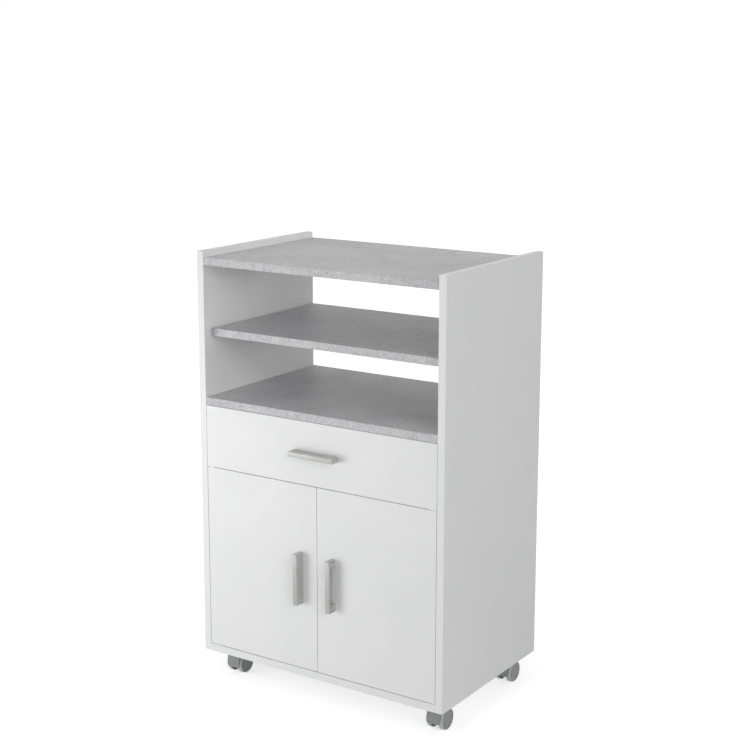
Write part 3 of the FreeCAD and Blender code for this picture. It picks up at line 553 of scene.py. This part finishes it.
floor_place = nodes.new("ShaderNodeTexCoord")
how_far = nodes.new("ShaderNodeVectorMath")
how_far.operation = "LENGTH"
links.new(floor_place.outputs["Object"], how_far.inputs[0])
lift_there = nodes.new("ShaderNodeMapRange")
lift_there.interpolation_type = "SMOOTHSTEP"
lift_there.inputs["From Min"].default_value = 0.3
lift_there.inputs["From Max"].default_value = 1.4
lift_there.inputs["To Min"].default_value = 0.62
lift_there.inputs["To Max"].default_value = 0.85
links.new(how_far.outputs["Value"], lift_there.inputs["Value"])
lift = nodes.new("ShaderNodeMath")
lift.operation = "MULTIPLY"
links.new(seen_directly(nodes, links), lift.inputs[0])
links.new(lift_there.outputs["Result"], lift.inputs[1])
links.new(lift.outputs["Value"], nodes["Principled BSDF"].inputs["Emission Strength"])

world = bpy.data.worlds.new("surroundings")
bpy.context.scene.world = world
world.use_nodes = True
nodes, links = world.node_tree.nodes, world.node_tree.links
background = nodes["Background"]
background.inputs["Color"].default_value = (1.0, 1.0, 1.0, 1.0)
level = nodes.new("ShaderNodeMapRange")
level.inputs["To Min"].default_value = 0.29
level.inputs["To Max"].default_value = 1.0
links.new(seen_directly(nodes, links), level.inputs["Value"])
links.new(level.outputs["Result"], background.inputs["Strength"])


def soft_lamp(name, place, aim, size, watts, spread=180.0):
    """A square soft box that faces a point. A spread under 180 degrees narrows its beam."""
    data = bpy.data.lights.new(name, "AREA")
    data.size = size
    data.energy = watts
    data.spread = math.radians(spread)
    lamp = bpy.data.objects.new(name, data)
    bpy.context.scene.collection.objects.link(lamp)
    lamp.location = place
    lamp.rotation_euler = (Vector(aim) - Vector(place)).to_track_quat("-Z", "Y").to_euler()


soft_lamp("left_key", (-1.1, -1.45, 0.36), (0.0, -0.1, 0.30), 0.9, 11.8)
soft_lamp("right_fill", (2.55, -1.75, 1.6), (0.0, 0.0, 0.5), 1.6, 27.5)
soft_lamp("overhead", (0.2, -0.4, 3.0), (0.0, 0.0, 0.5), 1.8, 11.0)
soft_lamp("through_bays", (0.33, 1.70, 1.14), (-0.14, 0.0, 0.76), 0.4, 0.45, spread=40.0)

# ---------------------------------------------------------------- camera
# It stands to the right of the stand and above it, and looks a little down.
lens = bpy.data.cameras.new("camera")
lens.lens = 74.68
lens.shift_y = -0.02
camera = bpy.data.objects.new("camera", lens)
bpy.context.scene.collection.objects.link(camera)
camera.location = (1.7001, -2.5406, 1.3462)
camera.rotation_euler = (math.radians(90.0 - 11.746), 0.0, math.radians(33.737))
bpy.context.scene.camera = camera

bpy.context.scene.view_settings.view_transform = "Standard"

════════════════

Given problem: Reproduce the entire listing word for word.

Result:
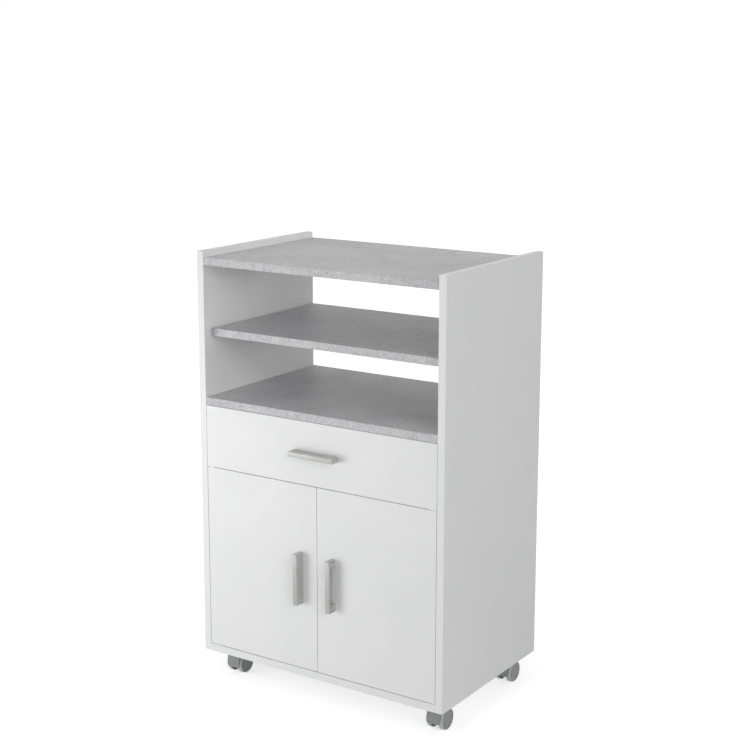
Write part 3 of the FreeCAD and Blender code for this picture. It picks up at line 553 of scene.py. This part finishes it.
floor_place = nodes.new("ShaderNodeTexCoord")
how_far = nodes.new("ShaderNodeVectorMath")
how_far.operation = "LENGTH"
links.new(floor_place.outputs["Object"], how_far.inputs[0])
lift_there = nodes.new("ShaderNodeMapRange")
lift_there.interpolation_type = "SMOOTHSTEP"
lift_there.inputs["From Min"].default_value = 0.3
lift_there.inputs["From Max"].default_value = 1.4
lift_there.inputs["To Min"].default_value = 0.62
lift_there.inputs["To Max"].default_value = 0.85
links.new(how_far.outputs["Value"], lift_there.inputs["Value"])
lift = nodes.new("ShaderNodeMath")
lift.operation = "MULTIPLY"
links.new(seen_directly(nodes, links), lift.inputs[0])
links.new(lift_there.outputs["Result"], lift.inputs[1])
links.new(lift.outputs["Value"], nodes["Principled BSDF"].inputs["Emission Strength"])

world = bpy.data.worlds.new("surroundings")
bpy.context.scene.world = world
world.use_nodes = True
nodes, links = world.node_tree.nodes, world.node_tree.links
background = nodes["Background"]
background.inputs["Color"].default_value = (1.0, 1.0, 1.0, 1.0)
level = nodes.new("ShaderNodeMapRange")
level.inputs["To Min"].default_value = 0.29
level.inputs["To Max"].default_value = 1.0
links.new(seen_directly(nodes, links), level.inputs["Value"])
links.new(level.outputs["Result"], background.inputs["Strength"])


def soft_lamp(name, place, aim, size, watts, spread=180.0):
    """A square soft box that faces a point. A spread under 180 degrees narrows its beam."""
    data = bpy.data.lights.new(name, "AREA")
    data.size = size
    data.energy = watts
    data.spread = math.radians(spread)
    lamp = bpy.data.objects.new(name, data)
    bpy.context.scene.collection.objects.link(lamp)
    lamp.location = place
    lamp.rotation_euler = (Vector(aim) - Vector(place)).to_track_quat("-Z", "Y").to_euler()


soft_lamp("left_key", (-1.1, -1.45, 0.36), (0.0, -0.1, 0.30), 0.9, 11.8)
soft_lamp("right_fill", (2.55, -1.75, 1.6), (0.0, 0.0, 0.5), 1.6, 27.5)
soft_lamp("overhead", (0.2, -0.4, 3.0), (0.0, 0.0, 0.5), 1.8, 11.0)
soft_lamp("through_bays", (0.33, 1.70, 1.14), (-0.14, 0.0, 0.76), 0.4, 0.45, spread=40.0)

# ---------------------------------------------------------------- camera
# It stands to the right of the stand and above it, and looks a little down.
lens = bpy.data.cameras.new("camera")
lens.lens = 74.68
lens.shift_y = -0.02
camera = bpy.data.objects.new("camera", lens)
bpy.context.scene.collection.objects.link(camera)
camera.location = (1.7001, -2.5406, 1.3462)
camera.rotation_euler = (math.radians(90.0 - 11.746), 0.0, math.radians(33.737))
bpy.context.scene.camera = camera

bpy.context.scene.view_settings.view_transform = "Standard"